Keseimbangan antara lingkungan hidup, pertumbuhan ekonomi, dan kohesi sosial adalah tiga pilar yang tidak bisa dipisahkan jika ingin membangun kota yang ramah generasi mendatang.
“Kota yang berkeadilan bukan hanya harus memenuhi kebutuhan saat ini, tetapi juga menjamin masa depan,” ujarnya.
Kolaborasi Jadi Kunci
Di akhir pernyataannya, Dr. Khamim menegaskan bahwa pembangunan kota yang adil dan inklusif tidak bisa hanya dibebankan kepada satu pihak.

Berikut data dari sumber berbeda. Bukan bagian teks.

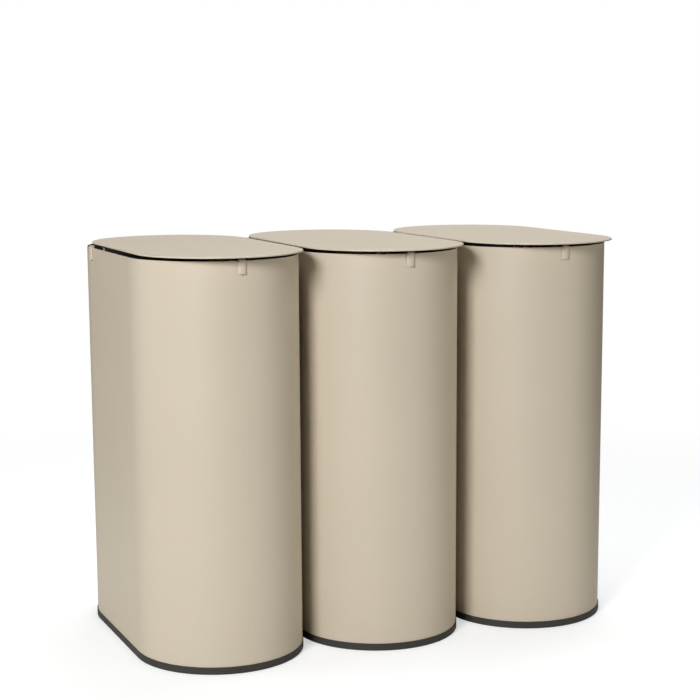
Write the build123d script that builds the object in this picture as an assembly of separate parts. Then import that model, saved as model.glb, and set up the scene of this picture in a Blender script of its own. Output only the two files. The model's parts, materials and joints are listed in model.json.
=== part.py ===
from build123d import *
from math import cos, radians, sin, sqrt
import os

# Three identical free-standing recycling bins in a row. Millimetres, +Z up, front towards -Y, +X along
# the row to the right. The origin is on the floor at the centre of the station's footprint. Each piece is
# modelled once, in the frame of one bin, whose own origin is on the floor at the centre of its shell, and
# is then placed in all three bins.

os.makedirs("parts", exist_ok=True)

# The row
bin_names = ("left", "middle", "right")
neighbour_clearance = 1.4  # between the widest things on two facing sides

# Shell: a rolled steel sleeve whose plan is a stadium, with its long axis front to back
shell_width = 220.0
shell_length = 404.0
rim_height = 520.0
shell_wall = 1.2
rim_round = 0.5  # softened edges of the rim

# Base ring: a dark moulded ring round the foot, with a flange that runs in under the shell
base_height = 10.0
base_proud = 1.2
base_shell_clearance = 0.1
base_flange_width = 20.0
base_flange_thickness = 2.6
base_bottom_round = 1.0
base_top_round = 0.4

# Base plate: a steel pan inside the shell, standing on the base ring's flange
pan_thickness = 1.2
pan_flange_height = 12.0
pan_shell_clearance = 0.1
pan_bend = 0.8

# Anti-slip feet, set into the underside of the base ring
foot_radius = 7.0
foot_thickness = 2.0
foot_proud = 0.5
foot_clearance = 0.1
foot_inset = 10.0  # from the shell's outer face to a foot's or a screw's centre

# Screws that hold the base ring to the base plate
screw_radius = 1.5
screw_head_radius = 3.0
screw_head_depth = 1.5
screw_tip = 2.0  # above the base plate
screw_socket_radius = 1.2
screw_socket_depth = 0.8
screw_clearance = 0.05

# Hooks: half-round tabs that hang the bag frame on the rim, each with a strap down the inside
hook_width = 11.2
hook_proud = 2.8
hook_drop = 16.5
hook_clearance = 0.3
hook_bridge = 2.5  # side hooks, which also carry the lid hinge
front_hook_bridge = 1.0
hook_bridge_width = 8.0
hook_corner_radius = 2.5  # lower corners of the half-round tab
hook_edge_round = 0.4
hook_from_bend = 7.4  # side hooks: from the end of the flat side forwards to the hook's centre
strap_thickness = 1.5
strap_end_margin = 2.0  # strap below the bag hoop

# Bag hoop: a flat bar bent to the shell's plan, which the bag folds over
hoop_thickness = 2.5
hoop_height = 10.0
hoop_drop = 42.0  # from the rim to the hoop's top edge
hoop_gap = 0.2
hoop_round = 0.8

# Lid: a flat plate that floats above the rim, stands out at the front and stops short at the back
lid_gap = 4.7
lid_thickness = 2.0
lid_side_inset = 2.7
lid_front_overhang = 20.5
lid_back_inset = 19.0
lid_top_round = 0.7
lid_bottom_round = 0.5
lid_opening = 85.0  # degrees

# Lid hinge: ears under the lid turn on two short pins in brackets on the side straps
pivot_drop = 14.0  # below the rim
pin_radius = 2.5
pin_head_radius = 4.2
pin_head_thickness = 1.6
pin_seat_clearance = 0.02
pin_running_clearance = 0.05
ear_from_wall = 15.5  # from the shell's outer face to the middle of the ear
ear_thickness = 2.0
neck_offset = 6.6  # the neck stands this far in front of the pivot
neck_width = 4.5
ear_foot_thickness = 1.2
ear_foot_reach = 14.0
ear_foot_length = 12.0
bush_wall = 0.95
bush_seat_clearance = 0.01
hinge_play = 0.1
washer_thickness = 1.3
washer_radius = 5.0
spacer_radius = 4.0
bracket_thickness = 1.5
bracket_web_drop = 15.5  # from the pivot to the underside of the web
stop_reach = 12.5  # from the pivot back to the far face of the open stop
stop_width = 6.0
stop_clearance = 0.3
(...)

Sinergi antara pemerintah, masyarakat, dan sektor swasta harus dikedepankan.
“Membangun kota yang adil dan inklusif membutuhkan kerja sama antara pemerintah, masyarakat, dan sektor swasta. Kolaborasi menjadi kunci agar kota tak hanya layak huni, tapi juga menjadi ruang yang memanusiakan semua penghuninya,” tutupnya.
Dengan menggugah diskusi tentang bagaimana sebuah kota seharusnya dirancang—bukan hanya untuk estetika, melainkan untuk keadilan—Anies Baswedan menunjukkan bahwa desain bisa menjadi medium untuk perubahan sosial. Perspektif akademisi seperti Dr. Khamim menguatkan bahwa gagasan ini bukan utopia, melainkan agenda nyata yang perlu diwujudkan.